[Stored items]
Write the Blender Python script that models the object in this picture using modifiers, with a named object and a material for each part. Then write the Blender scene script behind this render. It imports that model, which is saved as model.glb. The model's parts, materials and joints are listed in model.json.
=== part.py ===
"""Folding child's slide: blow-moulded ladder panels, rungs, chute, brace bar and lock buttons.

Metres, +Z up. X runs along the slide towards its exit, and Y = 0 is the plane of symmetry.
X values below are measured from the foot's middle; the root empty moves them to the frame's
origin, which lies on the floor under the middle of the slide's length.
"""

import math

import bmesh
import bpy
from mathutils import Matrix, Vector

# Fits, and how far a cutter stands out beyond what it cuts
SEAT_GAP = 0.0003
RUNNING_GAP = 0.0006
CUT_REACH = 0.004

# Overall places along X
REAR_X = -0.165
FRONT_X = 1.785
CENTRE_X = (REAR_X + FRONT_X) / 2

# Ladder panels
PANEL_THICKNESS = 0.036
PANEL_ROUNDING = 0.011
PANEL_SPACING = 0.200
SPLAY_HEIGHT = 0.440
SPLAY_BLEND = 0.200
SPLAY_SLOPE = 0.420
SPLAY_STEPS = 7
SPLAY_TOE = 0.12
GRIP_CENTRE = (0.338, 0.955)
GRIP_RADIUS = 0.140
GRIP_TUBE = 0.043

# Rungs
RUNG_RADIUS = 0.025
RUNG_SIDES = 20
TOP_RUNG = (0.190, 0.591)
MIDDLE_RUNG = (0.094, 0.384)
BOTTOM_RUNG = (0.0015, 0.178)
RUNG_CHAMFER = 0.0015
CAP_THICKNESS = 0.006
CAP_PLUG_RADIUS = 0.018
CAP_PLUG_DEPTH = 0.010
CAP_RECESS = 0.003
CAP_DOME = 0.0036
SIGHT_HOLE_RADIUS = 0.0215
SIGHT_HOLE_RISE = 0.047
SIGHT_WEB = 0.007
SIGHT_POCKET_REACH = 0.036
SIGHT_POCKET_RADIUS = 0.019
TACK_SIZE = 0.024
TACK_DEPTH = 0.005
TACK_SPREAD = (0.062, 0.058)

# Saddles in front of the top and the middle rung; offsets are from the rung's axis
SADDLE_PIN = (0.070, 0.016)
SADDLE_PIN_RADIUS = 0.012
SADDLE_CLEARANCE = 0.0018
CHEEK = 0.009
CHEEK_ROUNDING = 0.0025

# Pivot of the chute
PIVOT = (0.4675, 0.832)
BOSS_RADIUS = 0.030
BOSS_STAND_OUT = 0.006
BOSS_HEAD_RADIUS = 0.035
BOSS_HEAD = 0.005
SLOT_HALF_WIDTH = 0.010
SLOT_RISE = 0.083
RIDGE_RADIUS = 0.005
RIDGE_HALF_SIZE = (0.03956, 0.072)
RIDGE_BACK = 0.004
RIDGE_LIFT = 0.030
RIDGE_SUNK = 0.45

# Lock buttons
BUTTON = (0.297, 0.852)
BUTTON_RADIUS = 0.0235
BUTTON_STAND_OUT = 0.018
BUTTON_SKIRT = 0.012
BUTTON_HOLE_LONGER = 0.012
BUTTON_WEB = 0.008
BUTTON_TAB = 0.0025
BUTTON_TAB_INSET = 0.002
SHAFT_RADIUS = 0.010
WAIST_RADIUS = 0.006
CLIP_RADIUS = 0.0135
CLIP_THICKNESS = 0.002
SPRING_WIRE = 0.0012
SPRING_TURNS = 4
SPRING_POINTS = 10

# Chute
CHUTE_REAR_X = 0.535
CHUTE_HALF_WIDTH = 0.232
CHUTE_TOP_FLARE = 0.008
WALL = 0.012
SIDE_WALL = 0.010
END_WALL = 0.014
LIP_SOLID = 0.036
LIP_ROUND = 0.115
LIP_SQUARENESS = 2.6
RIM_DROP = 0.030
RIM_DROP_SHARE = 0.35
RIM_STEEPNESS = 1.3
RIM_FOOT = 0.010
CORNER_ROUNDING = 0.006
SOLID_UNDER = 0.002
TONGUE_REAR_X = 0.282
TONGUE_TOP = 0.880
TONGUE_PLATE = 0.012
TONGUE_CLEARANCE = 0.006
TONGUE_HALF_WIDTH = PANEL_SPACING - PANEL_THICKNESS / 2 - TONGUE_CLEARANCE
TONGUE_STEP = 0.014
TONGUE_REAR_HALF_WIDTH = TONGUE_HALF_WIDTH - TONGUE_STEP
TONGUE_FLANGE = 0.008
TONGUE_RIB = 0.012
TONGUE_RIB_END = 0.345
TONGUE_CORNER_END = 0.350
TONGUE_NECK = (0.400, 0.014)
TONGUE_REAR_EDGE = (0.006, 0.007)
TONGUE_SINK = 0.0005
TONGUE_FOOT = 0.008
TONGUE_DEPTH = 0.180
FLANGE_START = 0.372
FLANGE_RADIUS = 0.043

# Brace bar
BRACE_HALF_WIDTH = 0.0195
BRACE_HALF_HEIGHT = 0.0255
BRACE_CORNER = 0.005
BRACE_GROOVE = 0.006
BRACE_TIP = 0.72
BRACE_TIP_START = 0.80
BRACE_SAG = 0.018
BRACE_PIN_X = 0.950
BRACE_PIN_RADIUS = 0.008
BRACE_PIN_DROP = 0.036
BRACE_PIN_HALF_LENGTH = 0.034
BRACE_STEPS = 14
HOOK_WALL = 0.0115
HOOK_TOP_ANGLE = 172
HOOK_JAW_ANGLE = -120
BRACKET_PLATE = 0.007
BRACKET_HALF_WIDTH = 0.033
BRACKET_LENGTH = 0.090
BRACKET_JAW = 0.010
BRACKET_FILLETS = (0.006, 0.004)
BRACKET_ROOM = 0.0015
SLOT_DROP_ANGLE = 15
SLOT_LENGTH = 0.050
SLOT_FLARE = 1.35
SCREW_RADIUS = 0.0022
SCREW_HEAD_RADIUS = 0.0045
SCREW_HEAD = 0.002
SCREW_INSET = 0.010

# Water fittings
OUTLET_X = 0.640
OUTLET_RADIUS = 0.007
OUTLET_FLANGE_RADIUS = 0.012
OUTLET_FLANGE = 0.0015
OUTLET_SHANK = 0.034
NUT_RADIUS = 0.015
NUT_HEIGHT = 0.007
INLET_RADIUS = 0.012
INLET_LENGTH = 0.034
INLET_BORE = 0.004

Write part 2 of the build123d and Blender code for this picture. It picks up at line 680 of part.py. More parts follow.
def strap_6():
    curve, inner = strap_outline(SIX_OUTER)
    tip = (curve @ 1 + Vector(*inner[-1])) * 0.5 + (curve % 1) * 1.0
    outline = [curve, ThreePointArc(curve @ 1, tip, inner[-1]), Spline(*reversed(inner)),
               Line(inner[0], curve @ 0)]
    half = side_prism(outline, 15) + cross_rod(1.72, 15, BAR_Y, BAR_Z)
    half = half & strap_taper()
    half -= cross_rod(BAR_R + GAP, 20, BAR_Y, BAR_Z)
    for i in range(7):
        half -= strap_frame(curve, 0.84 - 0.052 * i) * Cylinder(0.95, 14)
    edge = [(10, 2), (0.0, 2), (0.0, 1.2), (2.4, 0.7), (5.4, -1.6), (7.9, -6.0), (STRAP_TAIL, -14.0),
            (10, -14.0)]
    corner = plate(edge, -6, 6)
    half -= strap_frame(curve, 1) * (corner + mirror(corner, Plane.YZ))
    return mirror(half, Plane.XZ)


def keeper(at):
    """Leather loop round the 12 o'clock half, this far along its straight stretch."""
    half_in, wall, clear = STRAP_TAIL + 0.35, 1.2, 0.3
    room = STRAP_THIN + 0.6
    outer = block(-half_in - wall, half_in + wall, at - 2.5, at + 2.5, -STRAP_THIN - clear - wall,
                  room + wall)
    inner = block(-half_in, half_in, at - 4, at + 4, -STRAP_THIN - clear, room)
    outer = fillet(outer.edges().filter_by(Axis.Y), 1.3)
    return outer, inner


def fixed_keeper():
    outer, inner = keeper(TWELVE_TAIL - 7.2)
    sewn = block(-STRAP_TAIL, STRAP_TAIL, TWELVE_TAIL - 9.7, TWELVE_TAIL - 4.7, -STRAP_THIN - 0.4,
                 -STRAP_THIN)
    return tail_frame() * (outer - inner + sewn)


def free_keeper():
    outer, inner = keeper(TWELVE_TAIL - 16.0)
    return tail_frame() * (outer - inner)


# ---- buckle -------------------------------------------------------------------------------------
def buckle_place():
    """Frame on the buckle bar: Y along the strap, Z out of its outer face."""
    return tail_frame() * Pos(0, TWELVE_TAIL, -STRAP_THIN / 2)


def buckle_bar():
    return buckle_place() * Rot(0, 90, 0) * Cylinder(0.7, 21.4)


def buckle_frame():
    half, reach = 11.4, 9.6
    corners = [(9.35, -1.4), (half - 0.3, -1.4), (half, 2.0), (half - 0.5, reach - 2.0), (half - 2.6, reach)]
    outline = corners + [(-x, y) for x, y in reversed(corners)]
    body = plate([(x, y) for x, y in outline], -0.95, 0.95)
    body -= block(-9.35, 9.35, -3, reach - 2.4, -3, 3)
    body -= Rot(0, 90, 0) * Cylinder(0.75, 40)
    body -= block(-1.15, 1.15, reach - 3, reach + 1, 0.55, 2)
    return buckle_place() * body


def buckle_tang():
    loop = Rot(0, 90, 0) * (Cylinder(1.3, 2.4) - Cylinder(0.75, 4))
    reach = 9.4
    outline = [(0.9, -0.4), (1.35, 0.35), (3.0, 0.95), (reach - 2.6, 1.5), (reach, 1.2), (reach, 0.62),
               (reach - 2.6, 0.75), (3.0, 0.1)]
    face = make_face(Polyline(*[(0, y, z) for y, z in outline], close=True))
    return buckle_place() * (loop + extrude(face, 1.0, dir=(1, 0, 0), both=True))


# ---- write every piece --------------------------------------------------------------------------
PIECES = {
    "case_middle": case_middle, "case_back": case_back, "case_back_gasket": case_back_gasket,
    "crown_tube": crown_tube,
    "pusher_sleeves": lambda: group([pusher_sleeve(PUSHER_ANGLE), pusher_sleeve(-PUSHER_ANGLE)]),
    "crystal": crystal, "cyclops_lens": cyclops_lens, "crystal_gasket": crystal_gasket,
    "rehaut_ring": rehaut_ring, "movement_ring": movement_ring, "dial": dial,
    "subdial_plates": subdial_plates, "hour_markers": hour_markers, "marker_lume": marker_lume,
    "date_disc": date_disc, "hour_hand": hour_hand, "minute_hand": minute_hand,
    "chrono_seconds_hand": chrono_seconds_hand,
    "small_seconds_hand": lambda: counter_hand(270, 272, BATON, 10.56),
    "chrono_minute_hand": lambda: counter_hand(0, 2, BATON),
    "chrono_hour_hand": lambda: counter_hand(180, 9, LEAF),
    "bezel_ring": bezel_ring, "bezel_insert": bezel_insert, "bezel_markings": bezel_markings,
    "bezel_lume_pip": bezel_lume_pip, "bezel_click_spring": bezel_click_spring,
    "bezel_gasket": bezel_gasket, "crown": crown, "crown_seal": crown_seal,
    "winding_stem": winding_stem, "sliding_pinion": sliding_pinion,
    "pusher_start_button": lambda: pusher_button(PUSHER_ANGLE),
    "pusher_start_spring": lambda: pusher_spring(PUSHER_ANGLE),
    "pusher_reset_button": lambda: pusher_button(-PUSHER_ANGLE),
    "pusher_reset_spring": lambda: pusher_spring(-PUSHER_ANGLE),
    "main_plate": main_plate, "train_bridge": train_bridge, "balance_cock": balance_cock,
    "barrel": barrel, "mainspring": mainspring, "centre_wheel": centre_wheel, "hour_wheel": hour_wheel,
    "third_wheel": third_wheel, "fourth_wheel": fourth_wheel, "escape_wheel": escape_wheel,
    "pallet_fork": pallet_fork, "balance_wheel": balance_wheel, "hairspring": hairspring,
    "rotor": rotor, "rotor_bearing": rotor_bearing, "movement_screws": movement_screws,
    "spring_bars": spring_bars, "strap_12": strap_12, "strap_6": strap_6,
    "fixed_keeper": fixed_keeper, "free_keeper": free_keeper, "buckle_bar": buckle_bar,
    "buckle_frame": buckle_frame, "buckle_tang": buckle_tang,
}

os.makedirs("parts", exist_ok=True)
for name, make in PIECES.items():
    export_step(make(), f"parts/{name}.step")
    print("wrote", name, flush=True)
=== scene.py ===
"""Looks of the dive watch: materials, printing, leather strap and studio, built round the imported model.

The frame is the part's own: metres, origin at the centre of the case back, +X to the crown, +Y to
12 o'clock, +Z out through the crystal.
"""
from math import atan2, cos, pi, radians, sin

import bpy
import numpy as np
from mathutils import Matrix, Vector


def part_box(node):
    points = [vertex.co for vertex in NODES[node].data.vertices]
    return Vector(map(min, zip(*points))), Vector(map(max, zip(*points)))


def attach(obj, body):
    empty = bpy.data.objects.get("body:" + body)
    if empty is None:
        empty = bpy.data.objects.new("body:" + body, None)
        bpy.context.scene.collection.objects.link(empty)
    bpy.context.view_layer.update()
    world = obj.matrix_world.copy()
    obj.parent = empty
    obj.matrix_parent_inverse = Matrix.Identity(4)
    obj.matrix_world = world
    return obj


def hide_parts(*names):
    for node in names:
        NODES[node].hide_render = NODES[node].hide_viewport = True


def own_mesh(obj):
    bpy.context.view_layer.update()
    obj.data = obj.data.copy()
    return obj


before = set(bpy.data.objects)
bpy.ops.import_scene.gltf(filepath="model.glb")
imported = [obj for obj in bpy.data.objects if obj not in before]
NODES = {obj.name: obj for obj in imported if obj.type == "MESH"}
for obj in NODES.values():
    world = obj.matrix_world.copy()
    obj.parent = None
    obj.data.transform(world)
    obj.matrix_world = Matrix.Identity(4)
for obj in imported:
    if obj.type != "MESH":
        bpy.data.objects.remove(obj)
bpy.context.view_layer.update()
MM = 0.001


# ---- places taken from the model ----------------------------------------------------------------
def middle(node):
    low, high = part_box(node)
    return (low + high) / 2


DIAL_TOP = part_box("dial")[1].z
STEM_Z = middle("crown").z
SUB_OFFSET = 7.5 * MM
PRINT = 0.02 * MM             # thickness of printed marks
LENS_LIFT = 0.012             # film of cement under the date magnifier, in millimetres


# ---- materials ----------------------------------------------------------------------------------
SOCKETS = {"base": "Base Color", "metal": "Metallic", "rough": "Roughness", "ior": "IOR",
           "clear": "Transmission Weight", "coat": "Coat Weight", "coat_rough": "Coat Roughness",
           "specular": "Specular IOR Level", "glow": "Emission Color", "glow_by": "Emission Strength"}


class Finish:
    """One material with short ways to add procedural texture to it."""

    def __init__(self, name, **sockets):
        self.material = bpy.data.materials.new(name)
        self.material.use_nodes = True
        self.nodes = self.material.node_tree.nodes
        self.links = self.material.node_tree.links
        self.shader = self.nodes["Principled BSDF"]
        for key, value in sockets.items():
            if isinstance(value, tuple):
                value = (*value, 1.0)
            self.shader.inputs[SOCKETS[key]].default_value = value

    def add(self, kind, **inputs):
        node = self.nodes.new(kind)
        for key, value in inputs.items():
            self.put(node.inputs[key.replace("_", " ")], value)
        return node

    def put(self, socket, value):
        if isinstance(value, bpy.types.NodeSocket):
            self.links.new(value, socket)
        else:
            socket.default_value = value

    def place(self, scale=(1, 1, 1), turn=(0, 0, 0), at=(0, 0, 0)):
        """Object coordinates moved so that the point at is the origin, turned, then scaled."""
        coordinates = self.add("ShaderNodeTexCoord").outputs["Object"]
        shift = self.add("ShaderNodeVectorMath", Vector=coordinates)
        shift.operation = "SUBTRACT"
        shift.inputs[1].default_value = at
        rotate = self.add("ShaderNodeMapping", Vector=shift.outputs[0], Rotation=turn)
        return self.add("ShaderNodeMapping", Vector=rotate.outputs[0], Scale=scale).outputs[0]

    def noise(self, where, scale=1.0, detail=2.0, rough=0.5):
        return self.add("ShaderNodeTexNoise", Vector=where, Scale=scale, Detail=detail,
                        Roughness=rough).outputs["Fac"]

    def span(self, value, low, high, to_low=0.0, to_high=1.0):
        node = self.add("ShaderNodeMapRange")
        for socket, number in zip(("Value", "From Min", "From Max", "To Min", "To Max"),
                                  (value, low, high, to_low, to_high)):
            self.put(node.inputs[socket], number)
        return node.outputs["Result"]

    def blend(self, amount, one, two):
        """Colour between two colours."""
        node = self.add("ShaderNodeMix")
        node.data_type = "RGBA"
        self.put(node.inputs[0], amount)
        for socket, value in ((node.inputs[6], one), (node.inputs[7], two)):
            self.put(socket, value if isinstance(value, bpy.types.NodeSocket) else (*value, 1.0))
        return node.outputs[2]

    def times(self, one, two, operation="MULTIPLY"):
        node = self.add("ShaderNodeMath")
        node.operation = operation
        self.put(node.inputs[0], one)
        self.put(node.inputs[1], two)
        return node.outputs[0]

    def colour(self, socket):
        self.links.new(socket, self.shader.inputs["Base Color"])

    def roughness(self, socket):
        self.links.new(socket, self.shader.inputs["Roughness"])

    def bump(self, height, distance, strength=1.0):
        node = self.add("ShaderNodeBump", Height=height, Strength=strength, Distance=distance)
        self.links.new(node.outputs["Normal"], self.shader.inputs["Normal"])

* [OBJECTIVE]
Reproduce verbatim the lines above, from the line with "for name, make" through the line with "obj.parent = empty".

* [OUTPUT OF THE TASK]
for name, make in PIECES.items():
    export_step(make(), f"parts/{name}.step")
    print("wrote", name, flush=True)
=== scene.py ===
"""Looks of the dive watch: materials, printing, leather strap and studio, built round the imported model.

The frame is the part's own: metres, origin at the centre of the case back, +X to the crown, +Y to
12 o'clock, +Z out through the crystal.
"""
from math import atan2, cos, pi, radians, sin

import bpy
import numpy as np
from mathutils import Matrix, Vector


def part_box(node):
    points = [vertex.co for vertex in NODES[node].data.vertices]
    return Vector(map(min, zip(*points))), Vector(map(max, zip(*points)))


def attach(obj, body):
    empty = bpy.data.objects.get("body:" + body)
    if empty is None:
        empty = bpy.data.objects.new("body:" + body, None)
        bpy.context.scene.collection.objects.link(empty)
    bpy.context.view_layer.update()
    world = obj.matrix_world.copy()
    obj.parent = empty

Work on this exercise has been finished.